Mark Northwood, Bips Global
“True best execution requires perfect foresight, which predicts other parties’ orders and intentions, and how others will respond to your chosen placement strategy. This is neither possible nor or legal, but the next best thing is perfect hindsight. Alpha profiling can allow you to look at all of your historical orders and determine what would have been the best way to execute them if you had had the benefit of foresight,” says Northwood.
Technological advances and the increasing depth of available data may well be the catalysts that have led to more sophisticated alpha profiling techniques, but most market participants agree that the physical amalgamation of the trading and portfolio management functions is equally critical.
De Rose believes there is still a fundamental cultural separation between portfolio management and trading that has yet to be overcome in the majority of firms. In larger institutions, individual portfolio managers may not even be known to the trading desk, and even where they are known, the messages that pass between the two teams often tend to be sanitised and impersonal.
“Effective analysis should go much deeper than just looking at historical performance. The real narrative that traders need is around who sent the order and why, what strategy is being pursued, and is this trade part of a broader strategy? This information is often not passed on, but it is crucial to achieving the best result,” says De Rose.
“There is definitely a gap in understanding of the portfolio manager’s thinking behaviour,” he adds. “If there is a system that can scientifically address that issue, encapsulating it into meaningful advice for the trader at the point of receiving the order, then we would be light years ahead of where we are now.”

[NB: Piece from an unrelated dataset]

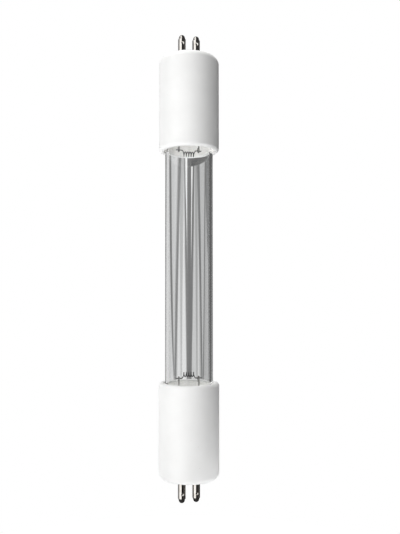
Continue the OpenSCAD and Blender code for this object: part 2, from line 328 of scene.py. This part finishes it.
def cement_material():
    """Basing cement: an off-white, matt, fine-grained mass with sunk pores, which are painted darker as
    painted shade.
    """
    mat, tree, shader = material("basing_cement")
    grain = object_noise(tree, 5.0, 5, roughness=0.7)
    pores_and_painted_shade = map_range(tree, object_noise(tree, 2.6, 2), 0.66, 0.74)
    base = ramp(tree, grain, [(0.3, (0.80, 0.79, 0.76)), (0.7, (0.90, 0.895, 0.87))])
    # The pores are sunk by the bump, and their darker colour is painted shade in them
    plug(tree, shader.inputs["Base Color"], mix_colour(tree, pores_and_painted_shade, base, (0.55, 0.53, 0.49)))
    shader.inputs["Roughness"].default_value = 0.9
    fine = bump(tree, grain, 0.05 * MM, 0.8)
    sunk = maths(tree, "MULTIPLY", pores_and_painted_shade, -1.0)
    plug(tree, shader.inputs["Normal"], bump(tree, sunk, 0.06 * MM, normal=fine))
    return mat


def mercury_material():
    """Liquid mercury with a few motes of dust on its skin."""
    mat, tree, shader = material("mercury_drop")
    dust = map_range(tree, object_noise(tree, 6.0, 2), 0.68, 0.74)
    tone = mix_colour(tree, dust, (0.80, 0.81, 0.82), (0.45, 0.45, 0.45))
    plug(tree, shader.inputs["Base Color"], tone)
    shader.inputs["Metallic"].default_value = 1.0
    plug(tree, shader.inputs["Roughness"], maths(tree, "MULTIPLY_ADD", dust, 0.4, 0.03))
    return mat


# Pieces built here in place of CAD nodes

def ring_points(count):
    """The angles of points spread evenly round a circle."""
    return [2 * math.pi * i / count for i in range(count)]


def mesh_object(name, points, faces, smooth=True):
    mesh = bpy.data.meshes.new(name)
    mesh.from_pydata([tuple(p) for p in points], [], faces)
    mesh.validate()
    if smooth:
        mesh.polygons.foreach_set("use_smooth", [True] * len(mesh.polygons))
    ob = bpy.data.objects.new(name, mesh)
    bpy.context.scene.collection.objects.link(ob)
    return ob


def end_piece(name, points, faces, end):
    """A mesh drawn at the lower end. For the upper end it is mirrored along Z."""
    points = np.array(points, float)
    if end == "upper":
        points[:, 2] = FACE_TO_FACE - points[:, 2]
        faces = [f[::-1] for f in faces]
    return mesh_object(name, points, faces)


def swept_tube(path, radii, sides):
    """Points and faces of a round tube with its own radius at each point and closed ends."""
    count = len(path)
    ahead = np.gradient(path, axis=0)
    ahead /= np.linalg.norm(ahead, axis=1)[:, None]
    out = np.cross(ahead[0], (0, 1, 0))
    points = []
    for i in range(count):
        out = out - ahead[i] * np.dot(out, ahead[i])
        out /= np.linalg.norm(out)
        beside = np.cross(ahead[i], out)
        for a in ring_points(sides):
            points.append(path[i] + radii[i] * (math.cos(a) * out + math.sin(a) * beside))
    faces = []
    for i in range(count - 1):
        for j in range(sides):
            k = (j + 1) % sides
            faces.append((i * sides + j, i * sides + k, (i + 1) * sides + k, (i + 1) * sides + j))
    faces.append(tuple(range(sides - 1, -1, -1)))
    faces.append(tuple((count - 1) * sides + j for j in range(sides)))
    return points, faces


def evenly_spaced(path, step):
    """The same path with points one step apart, and how far along it each point lies."""
    path = np.array(path)
    steps = np.linalg.norm(np.diff(path, axis=0), axis=1)
    reach = np.concatenate([[0], np.cumsum(steps)])
    places = np.arange(0, reach[-1], step)
    return np.stack([np.interp(places, reach, path[:, k]) for k in range(3)], axis=1), places


def coil_path(coil_z):
    """The middle line of a filament: a tail, a coil that opens towards both tails, a tail."""
    coil_r = (COIL_D - WIRE_D) / 2
    tail_z = coil_z - coil_r - TAIL_DROP
    ease = math.pi / 2
    turn = 2 * math.pi * COIL_TURNS
    ease_x = 3 * ease * COIL_PITCH / (2 * math.pi)
    coil_x = 2 * ease_x + COIL_PITCH * (turn - 2 * ease) / (2 * math.pi)

    def along(a):
        if a < ease:
            return ease_x * math.sqrt(a / ease)
        if a > turn - ease:
            return coil_x - ease_x * math.sqrt((turn - a) / ease)
        return ease_x + COIL_PITCH * (a - ease) / (2 * math.pi)

    path = [(-TAIL_X, COIL_Y, tail_z)]
    for i in range(COIL_STEPS + 1):
        a = turn * (1 - math.cos(math.pi * i / COIL_STEPS)) / 2
        swing = coil_r + TAIL_DROP * max(0, 1 - a / ease, 1 - (turn - a) / ease) ** 2
        path.append((along(a) - coil_x / 2, COIL_Y - swing * math.sin(a), coil_z - swing * math.cos(a)))
    path.append((TAIL_X, COIL_Y, tail_z))
    return path


def filament(end, mat):
    """The coil and its tails. Its wire is itself a fine winding, which shows as ridges."""
    path, places = evenly_spaced(coil_path(CAP_H + COIL_REACH[end]), WIRE_STEP)
    ridges = RIDGE_DEPTH * (1 - np.cos(2 * math.pi * places / RIDGE_PITCH)) / 2
    points, faces = swept_tube(path, WIRE_D / 2 * (1 - ridges), WIRE_SIDES)
    ob = end_piece(end + "_filament_coil", points, faces, end)
    ob.data.materials.append(mat)
    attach(ob, "root")
    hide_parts(end + "_filament")


def cement_ring(end, mat):
    """The ring of cement. Its surface at the mouth creeps up both walls and is uneven."""
    inner = TUBE_R - CEMENT_LAP
    # Radius, height, and whether the point lies on the uneven surface
    profile = [
        (inner, CEMENT_FOOT, False),
        (inner, CEMENT_TOP + 0.16 * MM, True),
        (TUBE_R + 0.03 * MM, CEMENT_TOP + 0.12 * MM, True),
        (TUBE_R + 0.12 * MM, CEMENT_TOP - 0.02 * MM, True),
        (TUBE_R + 0.24 * MM, CEMENT_TOP - 0.03 * MM, True),
        (CAP_BORE_R - 0.05 * MM, CEMENT_TOP + 0.05 * MM, True),
        (CAP_BORE_R, CEMENT_TOP + 0.12 * MM, True),
        (CAP_BORE_R, CEMENT_FOOT, False),
    ]
    shift = UPPER_NOISE_SHIFT if end == "upper" else 0
    points = []
    for a in ring_points(CEMENT_SIDES):
        for r, z, uneven in profile:
            place = Vector((NOISE_CIRCLE * math.cos(a), NOISE_CIRCLE * math.sin(a), SWELLS * r / MM + shift))
            if uneven:
                z += SWELL_H * noise.noise(place) + RIPPLE_H * noise.noise(place * RIPPLES_PER_SWELL)
            points.append((r * math.cos(a), r * math.sin(a), z))
    rows = len(profile)
    faces = []
    for i in range(CEMENT_SIDES):
        n = (i + 1) % CEMENT_SIDES
        for j in range(rows):
            k = (j + 1) % rows
            faces.append((i * rows + j, i * rows + k, n * rows + k, n * rows + j))
    ob = end_piece(end + "_cement_ring", points, faces, end)
    ob.data.materials.append(mat)
    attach(ob, "root")
    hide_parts(end + "_cement")


def dress_nodes():
    """Gives each CAD node the material of its slot, and returns the materials by slot."""
    looks = {
        "quartz": quartz_material(),
        "ceramic": ceramic_material(),
        "nickel": nickel_material(),
        "molybdenum": molybdenum_material(),
        "post_metal": post_material(),
        "mercury": mercury_material(),
        "tungsten": filament_material(),
        "cement": cement_material(),
    }
    for part in frame["record"]["subparts"]:
        for slot in frame["nodes"][part["node"]].material_slots:
            slot.material = looks[part["material_slot"]]
    return looks


def light_through_quartz():
    """Lets the lamps light what is inside the quartz. It still shows, refracts and mirrors."""
    quartz = frame["nodes"]["quartz_envelope"]
    quartz.visible_shadow = False
    quartz.visible_diffuse = False


# Camera, studio and lights

def facing(side, distance, height):
    """A point round the lamp. Side is in degrees from the camera, positive to its right."""
    a = math.radians(side) - CAMERA_TURN
    return Vector((math.sin(a) * distance, -math.cos(a) * distance, height))


def make_camera():
    data = bpy.data.cameras.new("camera")
    data.lens = LENS
    data.shift_x, data.shift_y = SHIFT
    data.clip_start = 10 * MM
    ob = bpy.data.objects.new("camera", data)
    bpy.context.scene.collection.objects.link(ob)
    ob.location = facing(0, CAMERA_DISTANCE, CAMERA_HEIGHT)
    ob.rotation_euler = (math.pi / 2 + CAMERA_PITCH, 0, -CAMERA_TURN)
    bpy.context.scene.camera = ob


def make_lamp(name, side, distance, height, width, length, power, aim):
    """A softbox or card. Glass and metal see the studio's tones in its place."""
    data = bpy.data.lights.new(name, "AREA")
    data.shape = "RECTANGLE"
    data.size = width
    data.size_y = length
    data.energy = power
    ob = bpy.data.objects.new(name, data)
    bpy.context.scene.collection.objects.link(ob)
    ob.location = facing(side, distance, height)
    target = Vector((0, 0, aim))
    ob.rotation_euler = (target - ob.location).to_track_quat("-Z", "Y").to_euler()
    ob.visible_glossy = False
    ob.visible_transmission = False


def make_floor():
    """A pale round floor that keeps the lamp's shadow."""
    rim = [(FLOOR_R * math.cos(a), FLOOR_R * math.sin(a), FLOOR_Z) for a in ring_points(FLOOR_SIDES)]
    ob = mesh_object("floor", rim, [tuple(range(FLOOR_SIDES))], smooth=False)
    mat, tree, shader = material("pale_floor")
    shader.inputs["Roughness"].default_value = 0.9
    path = add(tree, "ShaderNodeLightPath").outputs
    # The pins mirror the dark foot of the studio in place of the pale floor
    tone = mix_colour(tree, path["Is Glossy Ray"], FLOOR_COLOUR, MIRRORED_FLOOR)
    plug(tree, shader.inputs["Base Color"], tone)
    # To the camera and through glass it also glows, more towards the rim
    seen = maths(tree, "MAXIMUM", path["Is Camera Ray"], path["Is Transmission Ray"])
    place = add(tree, "ShaderNodeTexCoord").outputs["Object"]
    from_middle = add(tree, "ShaderNodeVectorMath", {"operation": "LENGTH"}, Vector=place).outputs["Value"]
    glow = map_range(tree, from_middle, FADE_FROM, FADE_TO, FLOOR_GLOW, 1.0)
    shader.inputs["Emission Color"].default_value = (1, 1, 1, 1)
    plug(tree, shader.inputs["Emission Strength"], maths(tree, "MULTIPLY", seen, glow))
    ob.data.materials.append(mat)


def strip(tree, angle, above, tone, left_top, right_top, left_foot, right_foot, light):
    """Adds one strip to the wall's tone. Above is 0 at the strips' foot and 1 at their top."""
    left = maths(tree, "MULTIPLY_ADD", above, left_top - left_foot, left_foot)
    right = maths(tree, "MULTIPLY_ADD", above, right_top - right_foot, right_foot)
    blur = min(BLUR + BLUR_GROWTH * abs(left_top), BLUR_LIMIT)
    past_left = map_range(tree, maths(tree, "SUBTRACT", angle, left), -blur, blur)
    short_of_right = map_range(tree, maths(tree, "SUBTRACT", right, angle), -blur, blur)
    there = maths(tree, "MULTIPLY", past_left, short_of_right)
    return maths(tree, "MULTIPLY_ADD", there, light, tone)


def glass_wall(tree, angle, height):
    """The wall behind the lamp, as the tube's glass shows it."""
    span = STRIP_TOP - STRIP_FOOT
    above = maths(tree, "MULTIPLY_ADD", height, 1 / span, -STRIP_FOOT / span)
    tone = WALL
    for edges_and_light in STRIPS:
        tone = strip(tree, angle, above, tone, *edges_and_light)
    # Painted shade: a dark band over the strips' top on the right, which darkens the glass just below the
    # upper cap
    edge = maths(tree, "MULTIPLY_ADD", angle, SHADE_BAND_RISE, SHADE_BAND_EDGE)
    painted_shade_band = map_range(tree, maths(tree, "SUBTRACT", height, edge), -SHADE_BAND_BLUR, SHADE_BAND_BLUR)
    painted_shade_band = maths(tree, "MULTIPLY", painted_shade_band, map_range(tree, angle, *SHADE_BAND_START))
    painted_shade_band = maths(tree, "MULTIPLY", painted_shade_band, map_range(tree, angle, *SHADE_BAND_END, 1.0, 0.0))
    return mix_colour(tree, painted_shade_band, tone, SHADE_BAND_TONE)


def mirrored_studio(tree, angle):
    """The bright and the dark side of the studio, as metal mirrors them."""
    around = maths(tree, "MULTIPLY_ADD", angle, 1 / 360, 0.5)
    stops = [(degrees / 360 + 0.5, tone) for degrees, tone in MIRRORED_TONES]
    return maths(tree, "MULTIPLY", MIRRORED, ramp(tree, around, stops))


def make_world():
    """White to the camera, the wall through glass, the studio in metal, dim to the rest."""
    world = bpy.data.worlds.new("studio")
    bpy.context.scene.world = world
    world.use_nodes = True
    tree = world.node_tree
    tree.nodes.clear()
    ray = add(tree, "ShaderNodeTexCoord").outputs["Generated"]
    direction = add(tree, "ShaderNodeSeparateXYZ", Vector=ray).outputs
    azimuth = maths(tree, "DEGREES", maths(tree, "ARCTAN2", direction["X"], direction["Y"]))
    azimuth = maths(tree, "SUBTRACT", azimuth, math.degrees(CAMERA_TURN))
    angle = maths(tree, "WRAP", azimuth, 180.0, -180.0)
    path = add(tree, "ShaderNodeLightPath").outputs
    wall = glass_wall(tree, angle, direction["Z"])
    colour = mix_colour(tree, path["Is Transmission Ray"], mirrored_studio(tree, angle), wall)
    colour = mix_colour(tree, path["Is Camera Ray"], colour, (1, 1, 1))
    shown = maths(tree, "MAXIMUM", path["Is Camera Ray"], path["Is Glossy Ray"])
    shown = maths(tree, "MAXIMUM", shown, path["Is Transmission Ray"])
    colour = mix_colour(tree, shown, AMBIENT, colour)
    background = add(tree, "ShaderNodeBackground", Color=colour, Strength=1.0).outputs[0]
    add(tree, "ShaderNodeOutputWorld", Surface=background)


bpy.context.scene.view_settings.view_transform = "Standard"
make_camera()
make_world()
make_floor()
for name, values in LAMPS.items():
    make_lamp(name, *values)

looks = dress_nodes()
light_through_quartz()
for end in ("lower", "upper"):
    filament(end, looks["tungsten"])
    cement_ring(end, looks["cement"])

While there may well be some way to go before effective alpha profiling is deployed across the industry, the most compelling proof of its value comes from those firms that are already using it. Janus Henderson’s Royal tells of one broker that had been a top counterparty but the broker scorecard showed its performance had diminished over time. After some back-and-forth dialogue between the two firms, Royal pulled all of the broker’s teams into a meeting to discuss the key issues, which ultimately led to major improvements.
“They pulled all of their resources and dug deep into the system to identify the key issues. They worked on changing some of the logic that had been built into the system over the years and now it’s a much better product and they have moved back to number one or two spot for us,” says Royal.
“I believe they have seen similar feedback from other clients that there has been an improvement in performance across the platform. This was a great example of how the broker scorecard can lead excellent outcomes for both parties.”